The gentleman looked sideways at me, and he may have rolled his eyes. “I’m Ron Underwood. I’m here for the Q and A afterward.”
“Ah. Nice to meet you! And what did you do in the movie?”
“I directed it.” Oops! I think in Hollywood it’s supposedly a big deal to know these things!
Thank goodness the lights dimmed just as my face flushed bright pink and Zach whispered, “Mom, don’t talk anymore!”
I love the movie City Slickers. Who doesn’t? But the reason I bring it all up is this one thing. Do you remember the scene? Billy’s character, Mitch, has been bouncing about on a horse for days with Jack Palance (Curly), a rugged cowboy who is tougher than nails and can rope a calf with his big toe. Mitch laments to Curly about his complicated midlife crisis. Curly finally asks, “Do you know what the secret to life is?” Mitch sits up taller on his horse. Leans in to hear. He’s dying to know. Needs to know. It will be the glue that puts his entire life back together. Curly lifts his finger cradled in his dusty leather work glove, “It’s this one thing. Just one thing.”
Mitch says, “Your finger?”
“No!” Curly chuckles. “It’s just one thing.”
That’s my answer, too. The secret to getting through anything starts with just one thing. Faith.
Has my faith ever wavered in strength? Yes, way too often. Have I questioned “why even bother?” You’d better believe it. Have I wondered if it works? Every other day. But you know what happens? The next day shows up. Then the next and the next. Before long, I’ve passed through one of the most difficult weeks of my life. Because of that one thing.

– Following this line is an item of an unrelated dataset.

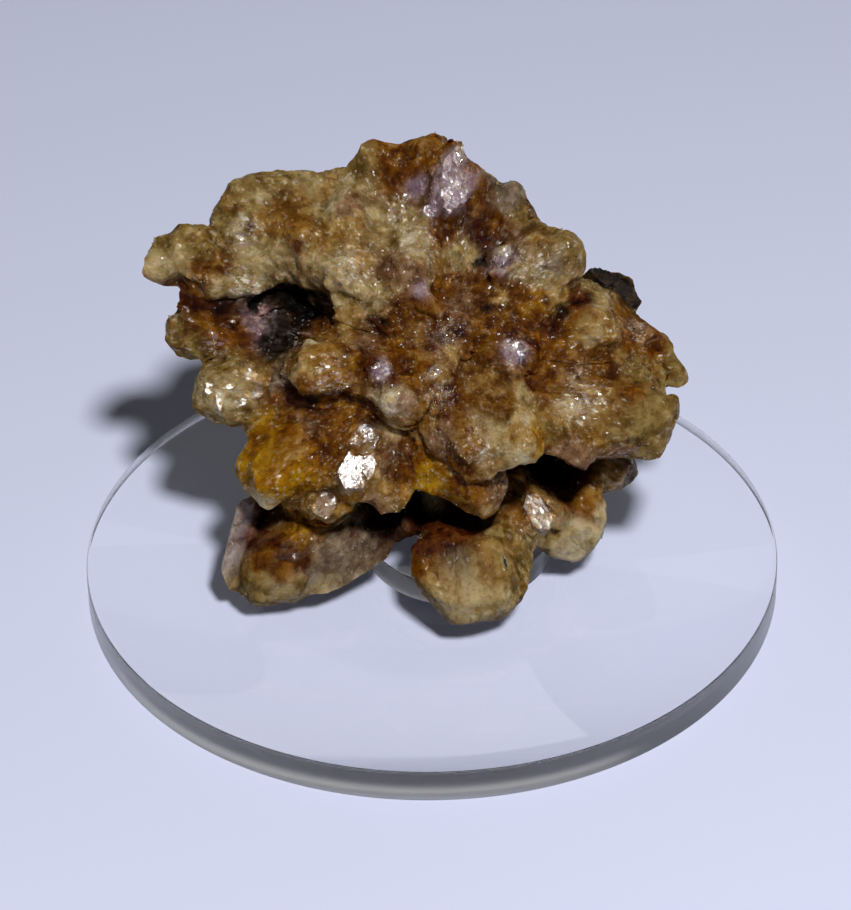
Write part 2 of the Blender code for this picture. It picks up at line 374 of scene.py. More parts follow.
def settled(obj):
    """The evaluated mesh of an object, with every modifier in it."""
    depsgraph = bpy.context.evaluated_depsgraph_get()
    mesh = bpy.data.meshes.new_from_object(obj.evaluated_get(depsgraph))
    obj.modifiers.clear()
    return mesh


def one_skin(obj, voxel):
    """Fuses everything in a mesh into one closed skin."""
    remesh = obj.modifiers.new("skin", "REMESH")
    remesh.mode = "VOXEL"
    remesh.voxel_size = voxel
    obj.data = settled(obj)


bm = bmesh.new()
bm.from_mesh(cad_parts["citrine_cluster"].data)
bmesh.ops.remove_doubles(bm, verts=bm.verts, dist=SAME_POINT)
body = shaped("cluster_body", bm)
one_skin(body, ROUGH_VOXEL)
print("rough skin:", len(body.data.vertices), "vertices")

# %% [markdown]
# On the real piece, quartz has grown into most of the gaps between the big crystals, and only a few stay
# open and black. Rays tell how deep each point lies. The deep points move outward until they meet the other
# wall, and a second remesh fuses what has met. The open gaps are named by where the camera sees them, as
# pixels of an 851 by 910 picture, and a ray from the camera finds each on the body.

# %% Grown-in valleys
FOCAL_PIXELS = 4287.09
PICTURE_CENTRE = (425.5, 455)
VIEW_DISTANCE = 0.5
PIXEL_SIZE = VIEW_DISTANCE / FOCAL_PIXELS
LIFT = 0.05 * MM
VALLEY_RAYS = 16
VALLEY_REACH = 8 * MM
VALLEY_START = 0.30
VALLEY_FULL = 0.62
MOST_FILL = 2.6 * MM
OPEN_GAPS = (
    # pixel, reach in pixels
    ((285, 318), 34), ((300, 300), 24), ((268, 300), 20), ((402, 512), 26), ((395, 535), 18),
    ((545, 472), 20), ((376, 326), 8), ((575, 308), 9), ((430, 500), 12), ((340, 520), 16),
)


def hemisphere(count):
    """Directions spread over the half space above Z, more of them near Z, as a matt surface sees light."""
    golden = math.pi * (3 - math.sqrt(5))
    ring = (np.arange(count) + 0.5) / count
    radius = np.sqrt(ring)
    angle = golden * np.arange(count)
    return np.stack([radius * np.cos(angle), radius * np.sin(angle), np.sqrt(1 - ring)], 1)


def cast_over(tree, points, normals, count, reach):
    """How much stands near each point on its normal's side, and the mean distance to it, along rays."""
    side = unit(np.cross(normals, np.where(np.abs(normals[:, :1]) < 0.7, (1, 0, 0), (0, 1, 0))))
    other = np.cross(normals, side)
    starts = points + normals * LIFT
    nearness = np.zeros(len(points))
    total = np.zeros(len(points))
    for x, y, z in hemisphere(count):
        ways = side * x + other * y + normals * z
        for i, (start, way) in enumerate(zip(starts, ways)):
            distance = tree.ray_cast(start, way, reach)[3]
            if distance is None:
                total[i] += reach
            else:
                total[i] += distance
                nearness[i] += 1 - (distance / reach) ** 2
    return nearness / count, total / count


def seen_at(tree, pixel):
    """The point of a surface that the camera sees at a pixel, or the nearest one where it sees none."""
    x = (pixel[0] - PICTURE_CENTRE[0]) / FOCAL_PIXELS
    y = (PICTURE_CENTRE[1] - pixel[1]) / FOCAL_PIXELS
    way = Vector(CAMERA_RIGHT) * x + Vector(CAMERA_UP) * y - Vector(CAMERA_BACK)
    place = tree.ray_cast(CAMERA_PLACE, way.normalized())[0]
    if place is None:
        place = tree.find_nearest(CAMERA_PLACE + way * VIEW_DISTANCE)[0]
    return np.array(place)


def reaches_from(points, place, reach):
    """How far each point lies from a place, in reaches of so many pixels."""
    return np.linalg.norm(points - place, axis=1) / (reach * PIXEL_SIZE)


points = coordinates(body.data)
normals = vertex_normals(body.data)
rough_tree = surface_tree(body.data)
depth, _ = cast_over(rough_tree, points, normals, VALLEY_RAYS, VALLEY_REACH)
depth = smoothed(body.data, depth, rounds=5)
ahead = np.full(len(points), 2 * MOST_FILL)
for i, (start, way) in enumerate(zip(points + normals * LIFT, normals)):
    distance = rough_tree.ray_cast(start, way, 2 * MOST_FILL)[3]
    if distance is not None:
        ahead[i] = distance
ahead = smoothed(body.data, ahead, rounds=3)
share = np.clip((depth - VALLEY_START) / (VALLEY_FULL - VALLEY_START), 0, 1)
fill = np.minimum(ahead / 2 + ROUGH_VOXEL, MOST_FILL) * share
for pixel, reach in OPEN_GAPS:
    fill *= 1 - np.exp(-(reaches_from(points, seen_at(rough_tree, pixel), reach) ** 4))
fill = smoothed(body.data, fill, rounds=4)
move_points(body.data, points + unit(smoothed(body.data, normals, rounds=6)) * fill[:, None])
one_skin(body, SKIN_VOXEL)
print("valleys filled by up to", round(fill.max() / MM, 2), "mm")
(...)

If you’re expecting your faith to help you get something you want or fix everything, well, you might as well put your faith in a statue of a little fat man or buy a lottery ticket. There have been some tough days. Not as bad as the jump-in-the-river days. Days where I beg God, “Please, please fix this. Fix me. I can’t make it through this anymore.” Like the clink of a couple of coins into a slot machine, I pull the lever. Nothing.

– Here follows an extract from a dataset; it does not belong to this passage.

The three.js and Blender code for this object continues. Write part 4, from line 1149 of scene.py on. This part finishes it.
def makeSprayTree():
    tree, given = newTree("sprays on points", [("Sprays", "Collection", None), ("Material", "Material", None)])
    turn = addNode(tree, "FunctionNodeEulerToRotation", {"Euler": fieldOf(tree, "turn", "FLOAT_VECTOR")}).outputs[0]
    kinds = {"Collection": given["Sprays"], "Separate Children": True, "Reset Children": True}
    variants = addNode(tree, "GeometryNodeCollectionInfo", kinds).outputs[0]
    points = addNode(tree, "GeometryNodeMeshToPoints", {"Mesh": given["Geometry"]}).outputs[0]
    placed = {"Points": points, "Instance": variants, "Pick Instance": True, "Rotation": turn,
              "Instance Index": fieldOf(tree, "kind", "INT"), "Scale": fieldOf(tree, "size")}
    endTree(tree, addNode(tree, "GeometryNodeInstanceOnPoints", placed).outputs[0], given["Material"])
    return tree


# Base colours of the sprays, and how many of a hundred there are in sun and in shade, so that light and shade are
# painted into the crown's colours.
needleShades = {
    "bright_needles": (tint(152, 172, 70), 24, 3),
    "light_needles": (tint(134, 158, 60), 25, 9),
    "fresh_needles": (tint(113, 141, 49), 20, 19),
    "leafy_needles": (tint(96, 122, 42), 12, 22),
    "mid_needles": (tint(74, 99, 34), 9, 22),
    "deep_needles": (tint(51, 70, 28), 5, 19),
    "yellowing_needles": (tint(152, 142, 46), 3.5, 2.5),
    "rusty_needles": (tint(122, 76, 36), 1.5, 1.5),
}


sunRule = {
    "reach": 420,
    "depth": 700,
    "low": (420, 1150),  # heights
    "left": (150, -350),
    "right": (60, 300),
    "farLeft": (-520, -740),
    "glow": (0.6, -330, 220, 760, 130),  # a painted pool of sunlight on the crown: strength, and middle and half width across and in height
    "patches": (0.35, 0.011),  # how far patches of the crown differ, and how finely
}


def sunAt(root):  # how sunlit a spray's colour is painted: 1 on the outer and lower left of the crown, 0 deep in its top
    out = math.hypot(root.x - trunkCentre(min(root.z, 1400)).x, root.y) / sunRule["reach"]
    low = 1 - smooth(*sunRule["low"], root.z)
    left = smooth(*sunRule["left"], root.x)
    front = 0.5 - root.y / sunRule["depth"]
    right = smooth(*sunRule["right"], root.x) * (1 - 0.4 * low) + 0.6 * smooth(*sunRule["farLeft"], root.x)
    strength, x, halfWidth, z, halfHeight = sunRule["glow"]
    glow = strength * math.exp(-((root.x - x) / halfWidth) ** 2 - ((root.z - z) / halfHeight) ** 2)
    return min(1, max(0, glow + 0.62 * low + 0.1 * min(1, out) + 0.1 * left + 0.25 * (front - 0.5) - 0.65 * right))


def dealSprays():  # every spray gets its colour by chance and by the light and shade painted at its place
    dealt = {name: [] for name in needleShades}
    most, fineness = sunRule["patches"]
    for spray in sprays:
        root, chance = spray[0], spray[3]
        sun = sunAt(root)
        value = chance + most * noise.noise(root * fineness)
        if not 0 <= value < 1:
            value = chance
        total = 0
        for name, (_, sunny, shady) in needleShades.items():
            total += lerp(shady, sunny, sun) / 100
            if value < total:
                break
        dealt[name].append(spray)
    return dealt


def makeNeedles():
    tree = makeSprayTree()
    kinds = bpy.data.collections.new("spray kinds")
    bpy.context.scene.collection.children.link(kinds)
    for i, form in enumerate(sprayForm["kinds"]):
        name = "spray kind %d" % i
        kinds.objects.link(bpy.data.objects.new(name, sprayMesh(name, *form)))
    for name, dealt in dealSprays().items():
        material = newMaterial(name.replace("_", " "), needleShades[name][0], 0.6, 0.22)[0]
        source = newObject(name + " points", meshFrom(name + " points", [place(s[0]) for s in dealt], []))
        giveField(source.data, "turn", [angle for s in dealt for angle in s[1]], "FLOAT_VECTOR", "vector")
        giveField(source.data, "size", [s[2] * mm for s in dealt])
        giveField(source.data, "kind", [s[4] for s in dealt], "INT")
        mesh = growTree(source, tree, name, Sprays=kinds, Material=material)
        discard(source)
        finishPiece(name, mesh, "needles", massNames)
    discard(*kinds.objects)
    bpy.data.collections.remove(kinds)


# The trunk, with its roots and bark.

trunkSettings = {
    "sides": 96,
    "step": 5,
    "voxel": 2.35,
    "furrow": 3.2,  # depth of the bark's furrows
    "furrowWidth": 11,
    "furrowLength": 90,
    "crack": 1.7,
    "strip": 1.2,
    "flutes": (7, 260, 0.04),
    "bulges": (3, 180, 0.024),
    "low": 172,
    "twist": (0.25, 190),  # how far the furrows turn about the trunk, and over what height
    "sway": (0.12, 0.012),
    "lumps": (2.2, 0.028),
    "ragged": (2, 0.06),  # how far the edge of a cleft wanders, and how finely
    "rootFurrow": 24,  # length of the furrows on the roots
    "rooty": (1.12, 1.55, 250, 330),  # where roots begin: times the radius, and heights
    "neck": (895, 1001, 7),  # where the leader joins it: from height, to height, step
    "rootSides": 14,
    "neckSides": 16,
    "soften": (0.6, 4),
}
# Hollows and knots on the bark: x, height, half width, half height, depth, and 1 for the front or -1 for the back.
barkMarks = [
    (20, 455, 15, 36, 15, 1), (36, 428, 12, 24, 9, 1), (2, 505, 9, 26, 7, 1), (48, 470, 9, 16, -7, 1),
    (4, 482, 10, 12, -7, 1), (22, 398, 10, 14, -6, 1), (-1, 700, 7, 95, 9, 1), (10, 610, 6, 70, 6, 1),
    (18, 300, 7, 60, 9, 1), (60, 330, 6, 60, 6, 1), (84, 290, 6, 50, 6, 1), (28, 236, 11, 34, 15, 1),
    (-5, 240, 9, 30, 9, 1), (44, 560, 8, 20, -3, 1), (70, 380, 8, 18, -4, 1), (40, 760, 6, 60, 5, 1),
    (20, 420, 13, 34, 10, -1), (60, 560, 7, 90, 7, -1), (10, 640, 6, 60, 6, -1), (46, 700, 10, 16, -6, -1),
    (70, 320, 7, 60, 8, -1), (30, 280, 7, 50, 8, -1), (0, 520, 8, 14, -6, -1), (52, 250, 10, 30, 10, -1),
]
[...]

Bart Millard is a songwriter and friend. I mean, it’s not like I have his cell phone number and we toss around song ideas, but he must have some sort of spiritual connection with me because it never fails that when I am at a low point in my grief, missing David or the kids, a song he has written floats through my radio and speaks to me—like MercyMe’s “Even If”:
I know You’re able and I know You can
Save through the fire with Your mighty hand
But even if You don’t, My hope is You alone¹
Maybe faith is not about what you get. Maybe it’s about who you become. Maybe it’s not about believing your circumstances will change; maybe it’s about believing in God even if they never do. Period. Not the getting. The giving of faith. The adoration regardless of the outcome. In that regard, I have never lost my faith. I have complete faith that God can change things, fix things. Sometimes He does, sometimes He doesn’t. But putting my trust and faith in Him has changed me because I’ve learned what happens if I don’t.
A better question might be, “Have you ever lost Chonda?” I’m pretty sure God would say, “Oh, a few times we came close. She tried to hide. She slipped to the shadows. Tried to jump in the river, but it was too shallow. I drained it on purpose. But I knew where she was the whole time.”